In April 2010 Jean-Paul send an intention statement to the new director of economy and mobility of the province, an old councilor of the city of Eindhoven with he had a good contact. The intention was picked up by the civil servant responsible for the air quality program, Edwin Weijtmans, who became the first official supporter of the idea.
Meanwhile Marco van Lochem had accepted the invitation to participate because of his very connected network in the high tech world and his expertise as executive manager of technology driven projects.
November 2010: Officials of the Province North Brabant give the green light for the proof of concept proposition of Jean-Paul Close that would lead to AiREAS. Marco van Lochem committed to working together as co-founder with the objective to involve his technological network. Edwin Weijtmans became the government partner in the process. 25.000€ were provided to pave the way for the proof of concept.

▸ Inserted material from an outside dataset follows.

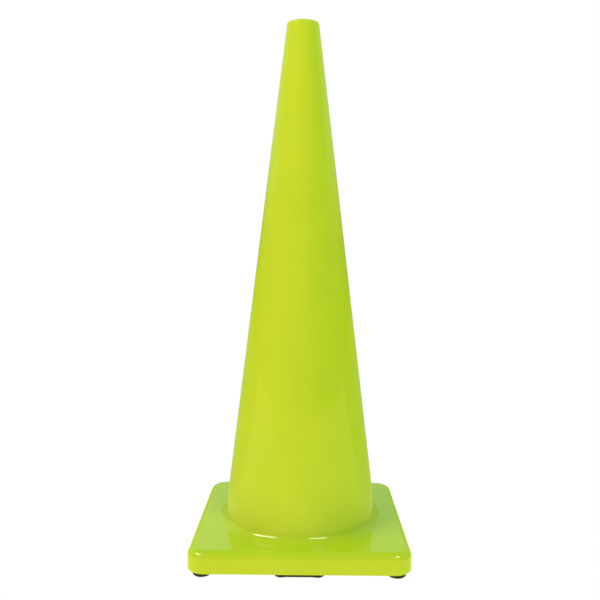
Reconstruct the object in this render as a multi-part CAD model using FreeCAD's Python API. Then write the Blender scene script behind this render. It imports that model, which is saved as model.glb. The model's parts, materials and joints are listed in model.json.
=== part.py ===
import FreeCAD, Part

import math
import os

from FreeCAD import Vector

# A tall traffic cone: a soft PVC cone moulded in one piece with its square base cover, a heavy
# ring of recycled PVC snapped up inside the cover, and rubber feet pushed into that ring.
# Millimetres. The origin is on the floor, on the cone's axis; +Z is up and the front faces -Y.

# Overall sizes
overall_height = 914.4      # floor to the rim of the tip, 36 in
base_side = 355.6           # width of the square base, 14 in
base_height = 42.5          # floor to the top face of the base cover
base_corner_radius = 30.0   # upright corners of the base
edge_rounding = 12.5        # rounded edge round the top of the base cover
skirt_edge_radius = 1.2     # bottom outer edge of the skirt

# Cone
base_ledge = 44.6           # from the foot of the cone, outside, to the side of the base
tip_radius = 28.5           # outside, at the rim
cone_wall = 3.0
junction_fillet = 15.0      # cone to base cover, outside
tip_wall = 6.0              # thickened rim round the opening in the tip
tip_bore_length = 12.0
rim_outer_fillet = 3.0
rim_inner_fillet = 1.5

# Ribs inside the cone that keep stacked cones from sticking together
rib_count = 4
rib_width = 4.0
rib_height = 1.2
rib_bottom = 80.0
rib_top = 300.0

# Base cover
cover_wall = 4.0
skirt_wall = 3.5
lip_reach = 2.5             # how far the snap lips reach under the ballast
lip_thickness = 3.0

# Ballast ring
ballast_gap = 0.4           # play between the ballast and the cover
ballast_recess = 1.0        # the ballast's underside above the skirt's bottom edge
core_size = 17.0            # square core-outs in the ballast's underside
core_rib = 5.0
core_corner_radius = 2.5
core_depth = 11.0
core_rim = 5.0              # solid edge left round the core-outs

# Feet
foot_height = 9.0           # floor to the bottom edge of the skirt
corner_foot_radius = 14.7
corner_foot_setback = 9.3   # least distance from a foot's edge to the side of the base
corner_foot_clearance = 0.8 # between a corner foot and the skirt's lip
side_foot_radius = 11.5     # round ends of a double foot
side_foot_spacing = 57.0    # centre to centre of the round ends
side_foot_setback = 10.0
side_foot_waist = 1.7       # the bar is narrower than the round ends by this much on each side
foot_edge_radius = 2.5
dimple_radius = 6.0         # hollow in the sole
dimple_depth = 1.2
stem_radius = 4.5
stem_length = 4.0
barb_radius = 6.0
barb_length = 6.5
barb_nose_radius = 3.6
stem_gap = 0.2              # play round a stem and its barb in the socket

# Derived places
half_side = base_side / 2
cone_foot_radius = half_side - base_ledge
taper = (cone_foot_radius - tip_radius) / (overall_height - base_height)
wall_across = cone_wall * math.hypot(1, taper)      # the cone's wall, measured level
lip_top = foot_height + lip_thickness
cover_underside = base_height - cover_wall
ballast_bottom = foot_height + ballast_recess
tip_bore_radius = tip_radius - tip_wall
tip_bore_bottom = overall_height - tip_bore_length
lip_arc_radius = base_corner_radius - skirt_wall - lip_reach
corner_foot_inset = max(
    corner_foot_setback + corner_foot_radius,
    base_corner_radius - (lip_arc_radius - corner_foot_clearance - corner_foot_radius) / math.sqrt(2))
corner_foot_place = half_side - corner_foot_inset
side_foot_place = half_side - side_foot_setback - side_foot_radius
cut_past = 2.0              # how far cutting tools run past a face


def cone_radius(z):
    """Outer radius of the cone at a height; below the base cover it is the collar's."""
    return tip_radius + taper * (overall_height - z)


def taper_between(bottom, top, offset):
    """A tapered plug that follows the cone, offset outwards from its outer face."""
    return Part.makeCone(cone_radius(bottom) + offset, cone_radius(top) + offset,
                         top - bottom, Vector(0, 0, bottom))


def edges_at(shape, z):
    """The edges of a shape that lie level at a height."""
    return [edge for edge in shape.Edges
            if all(abs(point.z - z) < 1e-6 for point in edge.discretize(5))]


def rounded_square(inset, bottom, top, top_rounding=0.0):
    """A square block with upright corners rounded, set in from the sides of the base."""
    side = base_side - 2 * inset
    block = Part.makeBox(side, side, top - bottom, Vector(-side / 2, -side / 2, bottom))
    upright = [edge for edge in block.Edges
               if abs(edge.Vertexes[0].Z - edge.Vertexes[1].Z) > 1e-6]
    block = block.makeFillet(base_corner_radius - inset, upright)
    if top_rounding > 0:
        block = block.makeFillet(top_rounding, edges_at(block, top))
    return block


def stacking_rib(angle):
    """One upright rib on the inside of the cone's wall."""
    outline = [
        Vector(cone_radius(rib_bottom) - wall_across + cone_wall / 2, 0, rib_bottom),
        Vector(cone_radius(rib_top) - wall_across + cone_wall / 2, 0, rib_top),
        Vector(cone_radius(rib_top) - wall_across - rib_height / 4, 0, rib_top),
        Vector(cone_radius(rib_top) - wall_across - rib_height, 0, rib_top - 4 * rib_height),
        Vector(cone_radius(rib_bottom) - wall_across - rib_height, 0, rib_bottom + 4 * rib_height),
        Vector(cone_radius(rib_bottom) - wall_across - rib_height / 4, 0, rib_bottom),
    ]
    rib = Part.Face(Part.makePolygon(outline + outline[:1])).extrude(Vector(0, rib_width, 0))
    rib.translate(Vector(0, -rib_width / 2, 0))
    rib.rotate(Vector(0, 0, 0), Vector(0, 0, 1), angle)
    return rib


def cone_shell():
    """Cone, base cover, skirt and inner collar in one moulding, open underneath and at the tip."""
    body = rounded_square(0, foot_height, base_height, edge_rounding)
    body = body.makeFillet(skirt_edge_radius, edges_at(body, foot_height))
    body = body.fuse(taper_between(foot_height + skirt_edge_radius, overall_height, 0))
    body = body.removeSplitter()
    junction = [edge for edge in edges_at(body, base_height)
                if abs(edge.BoundBox.XLength - 2 * cone_foot_radius) < 1e-3]
    body = body.makeFillet(junction_fillet, junction)

    # The channel that holds the ballast, and its mouth between the two snap lips
    channel = rounded_square(skirt_wall, lip_top, cover_underside, edge_rounding - skirt_wall)
    channel = channel.cut(taper_between(lip_top - cut_past, cover_underside + cut_past, 0))
    mouth = rounded_square(skirt_wall + lip_reach, foot_height - cut_past, lip_top)
    mouth = mouth.cut(taper_between(foot_height - 2 * cut_past, lip_top + cut_past, lip_reach))

    # The hollow inside: the tapered wall, a sloping shoulder and the straight bore of the tip
    step = cone_radius(tip_bore_bottom) - wall_across - tip_bore_radius
    shoulder_bottom = tip_bore_bottom - step
    hollow = taper_between(foot_height - cut_past, shoulder_bottom, -wall_across)
    shoulder = Part.makeCone(cone_radius(shoulder_bottom) - wall_across, tip_bore_radius,
                             step, Vector(0, 0, shoulder_bottom))
    bore = Part.makeCylinder(tip_bore_radius, tip_bore_length + cut_past,
                             Vector(0, 0, tip_bore_bottom))
    body = body.cut([channel, mouth, hollow, shoulder, bore])

    rim = edges_at(body, overall_height)
    outer_rim = [edge for edge in rim if edge.BoundBox.XLength > 2 * tip_bore_radius + 1e-3]
    body = body.makeFillet(rim_outer_fillet, outer_rim)
    inner_rim = [edge for edge in edges_at(body, overall_height)
                 if abs(edge.BoundBox.XLength - 2 * tip_bore_radius) < 1e-3]
    body = body.makeFillet(rim_inner_fillet, inner_rim)

    ribs = [stacking_rib(45 + index * 360 / rib_count) for index in range(rib_count)]
    return body.fuse(ribs).removeSplitter()


def foot_socket(x, y):
    """Blind socket for one foot stem: a narrow neck and a wider chamber that holds the barb."""
    neck = Part.makeCylinder(stem_radius + stem_gap, stem_length + cut_past,
                             Vector(x, y, ballast_bottom - cut_past))
    chamber = Part.makeCylinder(barb_radius + stem_gap, barb_length + 2 * stem_gap,
                                Vector(x, y, ballast_bottom + stem_length - stem_gap))
    return neck.fuse(chamber)


def side_foot_centres():
    """The two round ends of each double foot, in order front, right, back, left."""
    reach = side_foot_spacing / 2
    return [
        [(-reach, -side_foot_place), (reach, -side_foot_place)],
        [(side_foot_place, -reach), (side_foot_place, reach)],
        [(-reach, side_foot_place), (reach, side_foot_place)],
        [(-side_foot_place, -reach), (-side_foot_place, reach)],
    ]


def corner_foot_centres():
    """The corner feet, in order front left, front right, back right, back left."""
    place = corner_foot_place
    return [(-place, -place), (place, -place), (place, place), (-place, place)]


def core_is_clear(x, y):
    """True where a square core-out leaves solid ballast to every edge and round every foot."""
    reach = core_size / 2
    farthest = max(abs(x), abs(y)) + reach
    opening = half_side - skirt_wall - lip_reach - ballast_gap - core_rim
    nearest = math.hypot(max(abs(x) - reach, 0), max(abs(y) - reach, 0))
    if farthest > opening:
        return False
    if nearest < cone_radius(ballast_bottom) + lip_reach + ballast_gap + core_rim:
        return False
    for foot_x, foot_y in corner_foot_centres():
        gap = math.hypot(max(abs(x - foot_x) - reach, 0), max(abs(y - foot_y) - reach, 0))
        if gap < corner_foot_radius + core_rim / 2:
            return False
    for (start_x, start_y), (end_x, end_y) in side_foot_centres():
        outside_x = max(min(start_x, end_x) - x, x - max(start_x, end_x), 0)
        outside_y = max(min(start_y, end_y) - y, y - max(start_y, end_y), 0)
        gap = math.hypot(max(outside_x - reach, 0), max(outside_y - reach, 0))
        if gap < side_foot_radius + core_rim / 2:
            return False
    return True


def core_outs():
    """Square pockets in the underside, on one grid, wherever the ballast has room for them."""
    pitch = core_size + core_rib
    rows = int(half_side // pitch)
    places = [(column + 0.5) * pitch for column in range(-rows - 1, rows + 1)]
    pockets = []
    for x in places:
        for y in places:
            if core_is_clear(x, y):
                corner = Vector(x - core_size / 2, y - core_size / 2, ballast_bottom - cut_past)
                pocket = Part.makeBox(core_size, core_size, core_depth + cut_past, corner)
                upright = [edge for edge in pocket.Edges
                           if abs(edge.Vertexes[0].Z - edge.Vertexes[1].Z) > 1e-6]
                pockets.append(pocket.makeFillet(core_corner_radius, upright))
    return pockets


def base_ballast():
    """Heavy ring that rests on the two snap lips and fills the base cover."""
    ring = rounded_square(skirt_wall + ballast_gap, lip_top, cover_underside - ballast_gap,
                          edge_rounding - skirt_wall - ballast_gap)
    step = rounded_square(skirt_wall + lip_reach + ballast_gap, ballast_bottom, lip_top)
    ring = ring.cut(taper_between(lip_top - cut_past, cover_underside + cut_past, ballast_gap))
    step = step.cut(taper_between(ballast_bottom - cut_past, lip_top + cut_past,
                                  lip_reach + ballast_gap))
    ring = ring.fuse(step).removeSplitter()
    centres = corner_foot_centres() + [centre for pair in side_foot_centres() for centre in pair]
    sockets = [foot_socket(x, y) for x, y in centres]
    return ring.cut(sockets + core_outs())


def round_pad(radius):
    """The disc of a foot, standing on the floor, with a rounded sole."""
    pad = Part.makeCylinder(radius, ballast_bottom)
    return pad.makeFillet(foot_edge_radius, edges_at(pad, 0))


def barbed_stem():
    """Stem and barb that stand on a foot's upper face."""
    stem = Part.makeCylinder(stem_radius, stem_length, Vector(0, 0, ballast_bottom))
    barb = Part.makeCone(barb_radius, barb_nose_radius, barb_length,
                         Vector(0, 0, ballast_bottom + stem_length))
    return stem.fuse(barb)


def sole_dimple():
    """Tool for the shallow hollow in the sole."""
    return Part.makeCone(dimple_radius, dimple_radius - dimple_depth, dimple_depth)


def corner_foot(x, y):
    """Single round foot."""
    foot = round_pad(corner_foot_radius).fuse(barbed_stem()).cut(sole_dimple())
    foot.translate(Vector(x, y, 0))
    return foot


def side_foot(centres):
    """Double foot: two round ends joined by a bar a little narrower than they are."""
    (start_x, start_y), (end_x, end_y) = centres
    bar_half = side_foot_radius - side_foot_waist
    bar = Part.makeBox(side_foot_spacing, 2 * bar_half, ballast_bottom, Vector(0, -bar_half, 0))
    long_edges = [edge for edge in edges_at(bar, 0) if edge.BoundBox.XLength > edge.BoundBox.YLength]
    foot = bar.makeFillet(foot_edge_radius, long_edges)
    for place in (0, side_foot_spacing):
        for piece in (round_pad(side_foot_radius), barbed_stem()):
            piece.translate(Vector(place, 0, 0))
            foot = foot.fuse(piece)
    for place in (0, side_foot_spacing):
        dimple = sole_dimple()
        dimple.translate(Vector(place, 0, 0))
        foot = foot.cut(dimple)
    foot = foot.removeSplitter()
    foot.rotate(Vector(0, 0, 0), Vector(0, 0, 1),
                math.degrees(math.atan2(end_y - start_y, end_x - start_x)))
    foot.translate(Vector(start_x, start_y, 0))
    return foot


parts = {"cone_shell": cone_shell(), "base_ballast": base_ballast()}
corner_names = ["front_left", "front_right", "back_right", "back_left"]
for name, (x, y) in zip(corner_names, corner_foot_centres()):
    parts["corner_foot_" + name] = corner_foot(x, y)
side_names = ["front", "right", "back", "left"]
for name, centres in zip(side_names, side_foot_centres()):
    parts["side_foot_" + name] = side_foot(centres)

os.makedirs("parts", exist_ok=True)
for name, shape in parts.items():
    shape = shape.Solids[0] if len(shape.Solids) == 1 else shape
    shape.exportStep("parts/" + name + ".step")
    print(name, shape.ShapeType, "valid", shape.isValid(), "solids", len(shape.Solids),
          "litres", round(shape.Volume / 1e6, 4))
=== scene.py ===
import json
import math

import bpy
import bmesh
from mathutils import Matrix, Vector
from mathutils.geometry import tessellate_polygon


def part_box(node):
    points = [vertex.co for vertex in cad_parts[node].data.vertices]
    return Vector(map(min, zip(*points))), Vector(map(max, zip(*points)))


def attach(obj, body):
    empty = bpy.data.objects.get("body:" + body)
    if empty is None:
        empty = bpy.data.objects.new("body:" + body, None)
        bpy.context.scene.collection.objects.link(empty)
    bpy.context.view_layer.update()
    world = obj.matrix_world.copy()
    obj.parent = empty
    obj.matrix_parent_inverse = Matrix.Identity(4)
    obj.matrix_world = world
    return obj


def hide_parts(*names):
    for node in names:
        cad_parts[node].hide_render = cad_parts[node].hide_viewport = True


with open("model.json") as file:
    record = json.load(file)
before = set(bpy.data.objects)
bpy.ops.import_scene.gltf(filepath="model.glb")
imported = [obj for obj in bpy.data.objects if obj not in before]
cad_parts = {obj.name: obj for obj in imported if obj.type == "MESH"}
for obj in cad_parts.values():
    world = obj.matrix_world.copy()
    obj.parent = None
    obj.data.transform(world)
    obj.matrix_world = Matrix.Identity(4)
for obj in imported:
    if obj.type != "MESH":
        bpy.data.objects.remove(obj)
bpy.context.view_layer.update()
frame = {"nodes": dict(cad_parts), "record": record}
mm = 0.001
mergeDistance = 0.002 * mm
print("frame loaded:", len(frame["nodes"]), "nodes")


# Helpers

def linearColour(hexCode, alpha=1.0):
    parts = [int(hexCode[i:i + 2], 16) / 255 for i in (0, 2, 4)]
    parts = [c / 12.92 if c <= 0.04045 else ((c + 0.055) / 1.055) ** 2.4 for c in parts]
    return (*parts, alpha)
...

The name AiREAS was suggested by Marco van Lochem as a combination between AiR and AREAS. Marco also proved to be creative and designed the logo that we still use:
The logo shows the AiREAS name with the “i” transformed into a sensor.
Januari 2011: The very first meeting of AiREAS in the Netherlands was held at the Airport of Eindhoven. Invited were representatives of local government (province), global business enterprises (Philips Lighting, Tom Tom), universities (Twente), the initiators Marco van Lochem and Jean-Paul Close, and Nerea Calvillo, the inspiring potential partner from Madrid who had contributed to the original ideology behind the initiative. The objectives were positioned from a global perspective because of the global issue of air pollution. The meting was held to explain the AiREAS mission, objectives and way of working. The people present all gave their initial commitment with the exception of TomTom that was wound up in a restructuring phase.
April 15th, 2011: On April 15th 2011 the cooperative AiREAS was formally registered at the notary Schäffers in Eindhoven by Jean-Paul Close and Marco van Lochem. Part of the 25.000€ were the starting capital provided through the STIR Foundation. This foundation also was registered with the formal task to protect the human value driven format of the venture. The first issue of system’s tension was encountered when we realized that the legal formats in our current society do not facilitate value driven cooperatives, just money driven ones. Through the statutory description we could overcome the issue temporarily even though this would eventually needed to be addressed from a nationwide constitutional point of view. To do that we would first need to prove ourselves. “Legal and illegal” becomes very relative. Creating “living labs” in regions all such impediments could become visible and dealt with by all involved. Many more would appear.
June 21st, 2011: The first formal AiREAS encounter started with a national character, presenting the proof of concept with the demonstrator to show what complexity we would face. The meeting was held in the Province house at Den Bosch. All known key local and national key players within the context of air quality were invited and about 50 attended. Presentations were given by a representative list of people who all gave a unique view of the problem from their own perspective.
At the end of the encounter a lot of views had been shared but no commitment was given for co-creation. The national challenge was too far fetched at that stage. It was suggested that a smaller territory was needed to prove the way of working of AiREAS. From global in January 2011 we got to national in June 2011 with the mission to go further local.
In 2010 the city council elections had reshuffled the local politics also in Eindhoven. The issue of “sustainability” and “civilian participation” had become part of the 4 year governance. The local alderman Mary-Ann Schreurs was asked to consider accepting the invitation to use Eindhoven as living lab for the first Local AiREAS. When approached in June 2011 after the nationwide meeting the reacted with her traditional communication, short and concise: “Yes! We want this”. The first Local AiREAS was born and a new lesson learned. A Local AiREAS needs the commitment of people who can actually take responsibility. From a territorial perspective this is at city level. The higher we get in the national hierarchy the more fragmented the responsibilities were organized. Only at this stage a certain profile of city councilor in a medium sized town could comply. In Eindhoven we found at last the right combination of people willing to participate in the first Local AiREAS adventure.